Friday, February 14, 2014

Be Opened


On this very cold and snowy morning we heard once again the Gospel story of the healing of the deaf and dumb man. 

Imagine him as his friends come rushing to fetch him, signaling, perhaps scribbling on a tablet for him to read: "He’s here, the Master. And we want to take you to him. Hurry." But now imagine the poor man’s reluctance, for he has grown complacent with his infirmity, accustomed to the deafness. And of course he knows the painful truth: his infirmity, this deafness is the direct consequence of his sin (maybe the sin of his parents, but probably his own sin.) He knows it; everybody in the town knows it, all devout Jews in Jesus’ day believed it- sin leaves its mark; sin causes sickness. And so perhaps he motions, trembling, shaking his head vigorously at his friends. "No, no." For he believes that somehow he deserves to be deaf and dumb and babbling. It’s probably his fault. Case closed. Dead end.

But Jesus comes to the dead end and says, "No! I won’t have it. God won’t have it. Enough." For the exquisite love of God, enfleshed in Christ Jesus our Lord is deeply impatient with the illness, the pain, the isolation. Jesus finds the impairment unbearable. And so quietly he takes the man off by himself away from the crowd, and he groans from the depths his desire for this man’s freedom and healing. And it is this groaning of God in Christ that now breaks through the boundaries of good taste, discretion and formality; well beyond the limits of hygiene and what we might call today, proper ministerial protocol. Jesus very boldly puts his fingers into the deaf man’s ears and then touches his tongue with his own spittle; and healing occurs. God’s warm spittle; God’s warm, vibrant touch are divinely efficacious- sacraments of God’s healing in Christ. And what he opens no one can close.

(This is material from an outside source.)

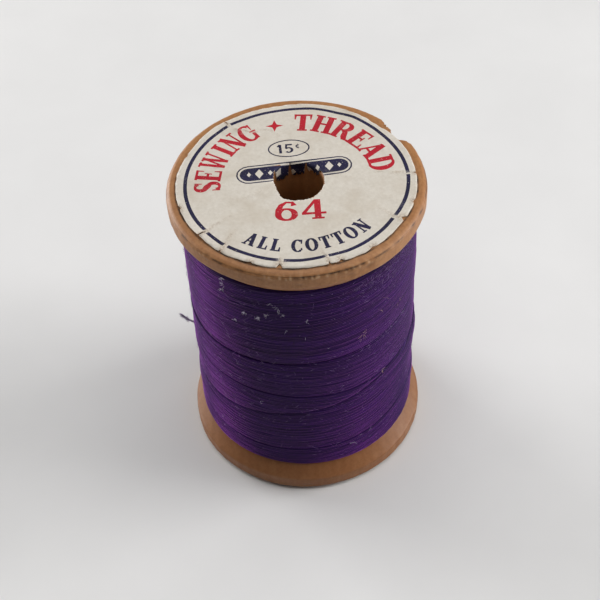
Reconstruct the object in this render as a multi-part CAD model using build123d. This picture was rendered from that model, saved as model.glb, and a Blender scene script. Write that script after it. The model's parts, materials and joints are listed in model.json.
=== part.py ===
from build123d import *
import math
import os

# Wooden spool of sewing thread. Millimetres, +Z up along the spool's axis,
# origin on that axis at the underside of the bottom label.

# Driving dimensions
HEIGHT = 40.6           # over both labels
FLANGE_R = 15.1         # 1 3/16 in flanges
BORE_R = 3.175          # 1/4 in drilled bore
BORE_CHAMFER = 0.25     # broken edge at each end of the bore
BARREL_R = 10.6         # turned barrel under the thread
LABEL_T = 0.1           # printed paper with its paste
LABEL_R = 13.97
LABEL_HOLE_R = 3.5
THREAD_D = 0.3          # three-ply sewing thread
PACKAGE_R = 13.8        # outside of the last even layer of thread
FIT_GAP = 0.04          # clearance between neighbouring solids

# Flange section, measured from the flange's outer face
EASE_R = 0.8            # radius of the eased outer edge
RIM_DEPTH = 2.15        # depth of the rim's inner edge
RIM_INNER_EASE = 0.2
CONE_SLOPE = 1.33       # rise of the flange's inner cone per mm of radius

# Derived sizes
WOOD_LOW = LABEL_T
WOOD_HIGH = HEIGHT - LABEL_T
FACE_R = FLANGE_R - EASE_R                  # where the flat face ends
RIM_EDGE = WOOD_LOW + RIM_DEPTH             # height of the bottom rim's inner edge
CONE_R = FLANGE_R - RIM_INNER_EASE          # radius at which the inner cone starts
CONE_EDGE = RIM_EDGE + RIM_INNER_EASE       # height at which it starts

# Chip split off the top flange along the grain, corner by corner in plan.
# The first seven corners are the broken face; the rest lie outside the rim.
CHIP_PLAN = [(10.25, 11.3), (11.6, 8.4), (11.6, 7.25), (12.0, 6.55), (12.4, 6.2), (12.8, 6.15), (13.4, 5.95),
             (16.5, 5.2), (17.5, 9.5), (12.5, 13.5)]
CHIP_HEIGHT = 8.0

# Torn paper tongues folded down into the bore: middle angle, width in degrees, depth
FLAPS = [(66, 26, 1.1), (97, 28, 1.9), (128, 24, 1.4)]
FLAP_CLEARANCE = 0.08

# Starting end of the thread, laid along the barrel under the first layer
START_LENGTH = 14.0
START_LOW = 12.0
START_ANGLE = 200.0

# Wraps that cross the even layer: start angle, start height, degrees turned, rise
CROSS_WRAPS = [(150, 22.1, 240, 3.7),
               (150, 18.2, 230, -0.2),
               (184, 11.4, 130, 6.3),
               (170, 6.5, 200, 3.5)]
CROSS_STEP = 10.0       # degrees between the corners of a wrap's path
CROSS_R = PACKAGE_R + 0.5 * THREAD_D + 0.12

# Loose end of the thread: it leaves the package at the back right, lies round the
# back just off the package, and springs clear at the left.
TAIL_ROUTE = [(11.57, 8.10, 5.85), (9.26, 11.22, 5.93), (6.25, 13.14, 6.07), (2.87, 14.27, 6.15),
              (-0.72, 14.53, 6.45), (-4.26, 13.90, 6.85), (-7.52, 12.46, 7.40), (-10.25, 10.34, 8.18),
              (-12.48, 7.74, 9.25), (-14.03, 5.10, 10.95), (-15.28, 3.66, 13.35), (-16.09, 3.03, 15.35)]
ARC_SHARE = 0.45        # share of the shorter run that each arc of a cord takes


def lathe(outline):
    """Revolve a closed (radius, height) outline about the spool's axis."""
    return revolve(Plane.XZ * make_face(outline), Axis.Z)


def cord_radii(points):
    """Radius of the arc at each inner corner of a cord's route."""
    radii = []
    for before, corner, after in zip(points, points[1:], points[2:]):
        run_in = Vector(*corner) - Vector(*before)
        run_out = Vector(*after) - Vector(*corner)
        half_turn = math.radians(run_in.get_angle(run_out)) / 2
        radii.append(ARC_SHARE * min(run_in.length, run_out.length) / math.tan(half_turn))
    return radii


def strand(points):
    """Round strand of thread along straight runs joined by tangent arcs."""
    radii = cord_radii(points)
    path = FilletPolyline(*points, radius=radii)
    section = Plane(origin=path @ 0, z_dir=path % 0) * Circle(THREAD_D / 2)
    solid = sweep(section, path=path)
    return solid, path, radii


def ring_point(radius, degrees, height):
    angle = math.radians(degrees)
    return (radius * math.cos(angle), radius * math.sin(angle), height)


def cone_height(radius):
    """Height of the bottom flange's inner cone; the top flange mirrors it."""
    return CONE_EDGE + CONE_SLOPE * (CONE_R - radius)


def spool_body():
    """Turned one-piece spool: two flanges with inner cones on a drilled barrel."""
    low, high = WOOD_LOW, WOOD_HIGH
    chamfer_r = BORE_R + BORE_CHAMFER
    barrel_low = cone_height(BARREL_R)
    ease = EASE_R * (1 - math.sqrt(0.5))
    outline = [
        Polyline((BORE_R, high - BORE_CHAMFER), (BORE_R, low + BORE_CHAMFER), (chamfer_r, low), (FACE_R, low)),
        ThreePointArc((FACE_R, low), (FLANGE_R - ease, low + ease), (FLANGE_R, low + EASE_R)),
        Polyline((FLANGE_R, low + EASE_R), (FLANGE_R, RIM_EDGE), (CONE_R, CONE_EDGE),
                 (BARREL_R, barrel_low), (BARREL_R, HEIGHT - barrel_low), (CONE_R, HEIGHT - CONE_EDGE),
                 (FLANGE_R, HEIGHT - RIM_EDGE), (FLANGE_R, high - EASE_R)),
        ThreePointArc((FLANGE_R, high - EASE_R), (FLANGE_R - ease, high - ease), (FACE_R, high)),
        Polyline((FACE_R, high), (chamfer_r, high), (BORE_R, high - BORE_CHAMFER)),
    ]
    chip = Pos(0, 0, HEIGHT + 1 - CHIP_HEIGHT) * extrude(make_face(Polyline(*CHIP_PLAN, close=True)), CHIP_HEIGHT)
    return lathe(outline) - chip


def label_disc(low):
    outline = Polyline((LABEL_HOLE_R, low), (LABEL_R, low), (LABEL_R, low + LABEL_T),
                       (LABEL_HOLE_R, low + LABEL_T), close=True)
    return lathe(outline)


def label_flap(middle, width, depth):
    """One torn tongue: flat beside the hole, then folded down the bore's wall."""
    outer = BORE_R - FLAP_CLEARANCE
    inner = outer - LABEL_T
    root = LABEL_HOLE_R + 0.3
    under = HEIGHT - LABEL_T
    outline = Polyline((inner, HEIGHT), (root, HEIGHT), (root, under), (BORE_R + BORE_CHAMFER, under),
                       (outer, under - BORE_CHAMFER), (outer, HEIGHT - depth), (inner, HEIGHT - depth), close=True)
    tongue = revolve(Plane.XZ * make_face(outline), Axis.Z, revolution_arc=width)
    return Rot(0, 0, middle - width / 2) * tongue


def top_label():
    label = label_disc(HEIGHT - LABEL_T)
    for middle, width, depth in FLAPS:
        label += label_flap(middle, width, depth)
    return label


def bottom_label():
    return label_disc(0)


def thread_ring(inner, outer):
    """Ring of wound thread between the flanges' inner cones."""
    low_inner = cone_height(inner) + 2 * FIT_GAP
    low_outer = cone_height(outer) + 2 * FIT_GAP
    outline = Polyline((inner, low_inner), (outer, low_outer),
                       (outer, HEIGHT - low_outer), (inner, HEIGHT - low_inner), close=True)
    return lathe(outline)


def start_strand(diameter):
    centre_r = BARREL_R + FIT_GAP + THREAD_D / 2
    x, y, _ = ring_point(centre_r, START_ANGLE, 0)
    return Pos(x, y, START_LOW + START_LENGTH / 2) * Cylinder(diameter / 2, START_LENGTH + diameter - THREAD_D)


def thread_start():
    return start_strand(THREAD_D)


def thread_inner_layers():
    """All the layers under the last one, closed over the starting end."""
    ring = thread_ring(BARREL_R + FIT_GAP, PACKAGE_R - THREAD_D - FIT_GAP)
    return ring - start_strand(THREAD_D + 2 * FIT_GAP)


def thread_outer_layer():
    return thread_ring(PACKAGE_R - THREAD_D, PACKAGE_R)


def thread_cross_wraps():
    """Wraps that jump across the even layer, each its own strand."""
    wraps = []
    for start, low, turned, rise in CROSS_WRAPS:
        count = round(turned / CROSS_STEP)
        points = []
        for i in range(count + 1):
            share = i / count
            ease = share + 0.05 * math.sin(2 * math.pi * share)
            points.append(ring_point(CROSS_R, start + turned * share, low + rise * ease))
        wraps.append(strand(points)[0])
    return Compound(children=wraps)


def thread_tail():
    solid, path, radii = strand(TAIL_ROUTE)
    section_area = math.pi * THREAD_D ** 2 / 4
    print("tail arcs, mm:", [round(radius, 2) for radius in radii])
    print("tail length, mm:", round(path.length, 2))
    print("tail volume against section times length:", round(solid.volume / (section_area * path.length), 4))
    return solid


PARTS = [spool_body, top_label, bottom_label, thread_start, thread_inner_layers,
         thread_outer_layer, thread_cross_wraps, thread_tail]

os.makedirs("parts", exist_ok=True)
for make in PARTS:
    export_step(make(), f"parts/{make.__name__}.step")
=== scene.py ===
import json
import math

import bmesh
import bpy
import numpy as np
from mathutils import Matrix, Vector
from mathutils.geometry import delaunay_2d_cdt


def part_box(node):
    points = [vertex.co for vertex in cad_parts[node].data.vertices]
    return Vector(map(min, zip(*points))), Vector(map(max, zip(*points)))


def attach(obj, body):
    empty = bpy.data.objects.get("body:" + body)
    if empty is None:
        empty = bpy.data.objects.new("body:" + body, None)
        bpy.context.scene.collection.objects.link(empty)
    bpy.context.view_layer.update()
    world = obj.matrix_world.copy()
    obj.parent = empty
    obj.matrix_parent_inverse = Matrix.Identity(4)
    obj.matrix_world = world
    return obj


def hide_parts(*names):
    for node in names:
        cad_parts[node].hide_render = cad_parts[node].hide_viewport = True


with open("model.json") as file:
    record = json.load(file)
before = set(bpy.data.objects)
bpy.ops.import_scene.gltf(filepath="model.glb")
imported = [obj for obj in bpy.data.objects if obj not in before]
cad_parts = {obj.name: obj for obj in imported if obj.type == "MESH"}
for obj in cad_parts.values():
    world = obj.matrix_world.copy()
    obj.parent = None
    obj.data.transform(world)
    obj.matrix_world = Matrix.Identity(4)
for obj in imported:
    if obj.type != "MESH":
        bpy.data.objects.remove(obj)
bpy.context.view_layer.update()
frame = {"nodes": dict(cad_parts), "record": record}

# A used wooden spool of purple sewing thread. Sizes are in millimetres and angles in
# degrees, counted from +X towards +Y, so that the front is at 270. Points turn into
# metres in in_metres().
MM = 0.001


def node_box(name):
    return [np.array(corner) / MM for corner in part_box(name)]


WOOD_LOW, WOOD_HIGH = (corner[2] for corner in node_box("spool_body"))
FLANGE_R = node_box("spool_body")[1][0]
LABEL_R, _, HEIGHT = node_box("top_label")[1]
PACKAGE_R = node_box("thread_outer_layer")[1][0]
INNER_WALL = 2.8             # thickness of the wound layers under the last one
BARREL_R = -node_box("thread_inner_layers")[0][0] - INNER_WALL
BORE_R = next(m for m in frame["record"]["mounts"] if m["name"] == "bore")["dims"]["r_mm"]
THREAD_D = 0.3


# ---------------------------------------------------------------- shared helpers

def in_metres(points):
    return np.asarray(points, float) * MM


def new_mesh(name, points, faces, materials, indices=None):
    """A smooth mesh object from points in millimetres."""
    mesh = bpy.data.meshes.new(name)
    mesh.from_pydata(in_metres(points).tolist(), [], faces)
    for finish in materials:
        mesh.materials.append(finish)
    if indices is not None:
        mesh.polygons.foreach_set("material_index", np.asarray(indices, np.int32))
    mesh.polygons.foreach_set("use_smooth", np.full(len(mesh.polygons), True))
    mesh.update()
    piece = bpy.data.objects.new(name, mesh)
    bpy.context.collection.objects.link(piece)
    return piece


def point_values(piece, name, values):
    """One number, or one vector, per point of a mesh, for its material to read."""
    values = np.asarray(values, np.float32)
    kind, key = ("FLOAT", "value") if values.ndim == 1 else ("FLOAT_VECTOR", "vector")
    piece.data.attributes.new(name, kind, "POINT").data.foreach_set(key, values.ravel())


class Shell:
    """Points, faces and strand values of one piece, gathered part by part."""

    def __init__(self):
        self.points, self.faces, self.strand = [], [], []

    def add(self, points, faces, strand=()):
        start = len(self.points)
        self.points.extend(points)
        self.faces.extend(tuple(start + i for i in face) for face in faces)
        self.strand.extend(strand)


def ring_rows(centres, first, second, radius, turns):
    """Points round each centre, at those turns from its first direction to its second."""
    cos, sin = np.cos(turns)[:, None], np.sin(turns)[:, None]
    return centres[:, None] + radius * (cos * first[:, None] + sin * second[:, None])


def tube_faces(rows, sides):
    """Faces of a closed tube of that many rows of points."""
    faces = []
    for i in range(rows - 1):
        for k in range(sides):
            a, b = i * sides + k, i * sides + (k + 1) % sides
            faces.append((a, b, b + sides, a + sides))
    return faces + [tuple(range(sides))[::-1], tuple(range((rows - 1) * sides, rows * sides))]


def unit(vectors, least=0.0):
    """Vectors of length one; least keeps a vector of no length from dividing by nothing."""
    return vectors / (np.linalg.norm(vectors, axis=1)[:, None] + least)


def polar(radius, degrees):
    angle = np.radians(degrees)
    return radius * np.cos(angle), radius * np.sin(angle)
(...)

Now physicians, the parents of little ones, or perhaps even lovers or spouses might on occasion dare to touch so familiarly, sensually, discarding all boundaries- putting fingers in ears and mouth. Yes. And so fittingly enough Jesus, who is for us Mother and Father and Bridegroom and kind Doctor, reaches out and touches this deaf man proclaiming, with healing down to his very fingertips, the in-breaking of God’s regenerative intimacy with us. The Word seeks communion. Jesus breaks boundaries, because God’s love is in fact boundless.